Украинская власть пока не готова к освобождению оккупированного Крыма и востока Украины. Мы видим ситуации, Нагорный Карабах, Приднестровье, когда мировое сообщество старалось заморозить ситуацию. И Путину это выгодно. Но есть и другие моменты. Сейчас угроза повисла над Беларусью. В свое время, когда батальон УНА УНСО принимал участие в одной из чеченских кампаний России на стороне чеченцев, его глава ответил на вопрос, почему он воюет в Чечне: я нахожусь сейчас на линии фронта в Чечне, чтобы она не оказалась на Украине. Поэтому я сейчас понимаю угрозу для своей страны и хочу, чтобы нынешняя Россия, я имею в виду Путина и его окружение, прекратила свое существование.

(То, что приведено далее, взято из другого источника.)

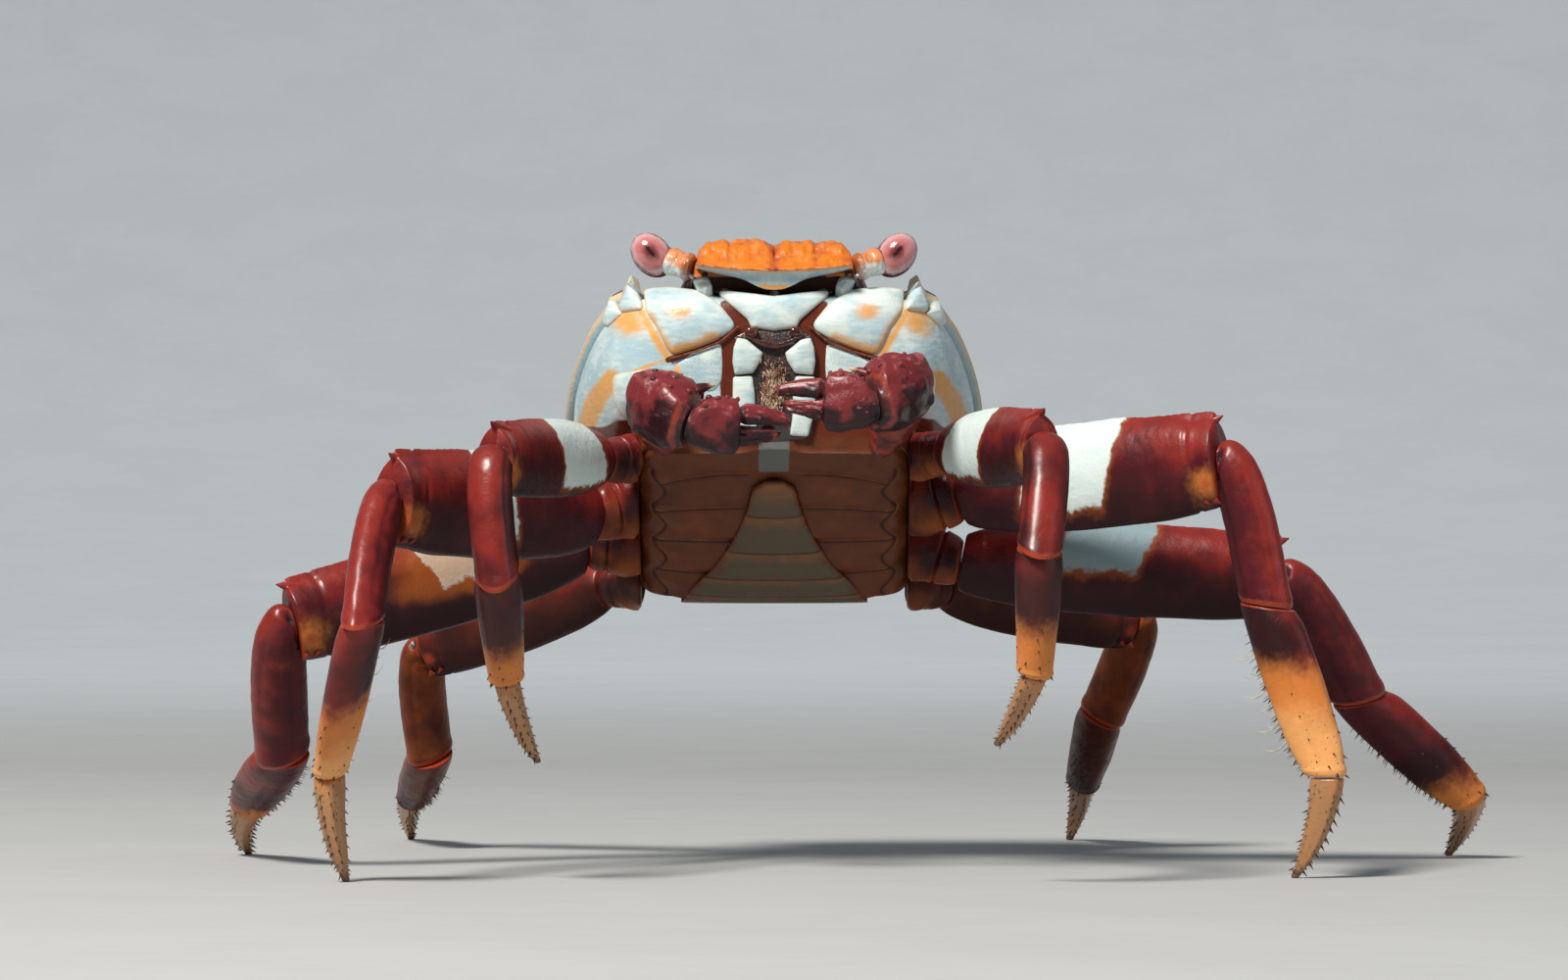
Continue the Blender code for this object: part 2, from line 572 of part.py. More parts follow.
def main():
    clear_scene()
    home = collection("sally_lightfoot_crab")
    materials = {
        "red": shell_material("red shell", SHELL_RED, 0.35),
        "orange": shell_material("orange shell", SHELL_ORANGE, 0.45),
        "blue": shell_material("pale blue shell", SHELL_BLUE, 0.35),
        "brown": shell_material("brown shell", SHELL_BROWN, 0.40),
        "purple": shell_material("purple shell", CLAW_PURPLE, 0.30),
        "eye": shell_material("eye", EYE_PINK, 0.08),
    }
    carapace(materials["red"], home)
    thorax(materials["blue"], home)
    abdomen(materials["brown"], home)
    for side_name in SIDES:
        eye(side_name, materials["eye"], home)
        eyestalk(side_name, materials["orange"], home)
        antenna(side_name, materials["blue"], home)
        maxilliped(side_name, materials["blue"], home)
        claw(side_name, materials, home)
        for number in range(len(LEG_LENGTHS)):
            leg(side_name, number, materials, home)


if __name__ == "__main__":
    main()
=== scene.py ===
"""Dresses the red rock crab's fixed frame in finished shell, eyes, spines and bristles, and sets its stage.

The crab faces -Y and its own left side is at +X. In the body's own frame a point is given across (to the crab's
left), along (to its front) and above (to its back), in shares of the carapace's width. The face is laid out on a
chart: across and up from the body's middle, in millimetres.
"""

import json
import math

import bpy
import numpy as np
from bpy.props import FloatProperty, FloatVectorProperty, IntProperty, PointerProperty
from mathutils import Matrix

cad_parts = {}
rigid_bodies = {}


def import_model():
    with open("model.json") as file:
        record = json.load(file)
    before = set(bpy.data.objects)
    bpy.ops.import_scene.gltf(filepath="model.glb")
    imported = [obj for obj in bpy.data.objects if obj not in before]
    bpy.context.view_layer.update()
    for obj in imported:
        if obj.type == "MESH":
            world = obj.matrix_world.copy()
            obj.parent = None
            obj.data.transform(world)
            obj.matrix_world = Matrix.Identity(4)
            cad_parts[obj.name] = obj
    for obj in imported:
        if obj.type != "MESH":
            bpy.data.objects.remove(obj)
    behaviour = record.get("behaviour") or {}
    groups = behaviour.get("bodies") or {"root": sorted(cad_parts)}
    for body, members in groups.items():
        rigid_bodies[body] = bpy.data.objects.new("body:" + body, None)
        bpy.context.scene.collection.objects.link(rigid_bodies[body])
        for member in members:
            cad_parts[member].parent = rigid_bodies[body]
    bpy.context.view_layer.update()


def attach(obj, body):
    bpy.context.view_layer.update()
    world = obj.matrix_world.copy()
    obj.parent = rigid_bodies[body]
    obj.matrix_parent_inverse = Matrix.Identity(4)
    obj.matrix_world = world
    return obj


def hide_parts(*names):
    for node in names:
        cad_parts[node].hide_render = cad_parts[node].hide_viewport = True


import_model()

bl_info = {
    "name": "Red rock crab dressing",
    "version": (1, 0, 0),
    "blender": (4, 5, 0),
    "location": "View3D > Sidebar > Crab",
    "description": "Finished shells, eyes, spines and bristles for the red rock crab frame",
    "category": "Object",
}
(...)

Саму Россию как враждебную страну я рассматривать не могу, она мне ничего не сделала, но мы имеем дело с властью. Я выступаю против имперских амбиций России. У нас сейчас в Марьинке находятся три россиянина, один даже бывший кадровый военный, которые воюют на стороне Украины. Я скажу, что россияне мне не враги. Я хочу, чтобы была гармония между соседями, чтобы все были равными, как Украина, Литва, Латвия, а не как сейчас, когда Россия пытается быть старшим братом и навязать свои взгляды и видение ситуации с позиции силы.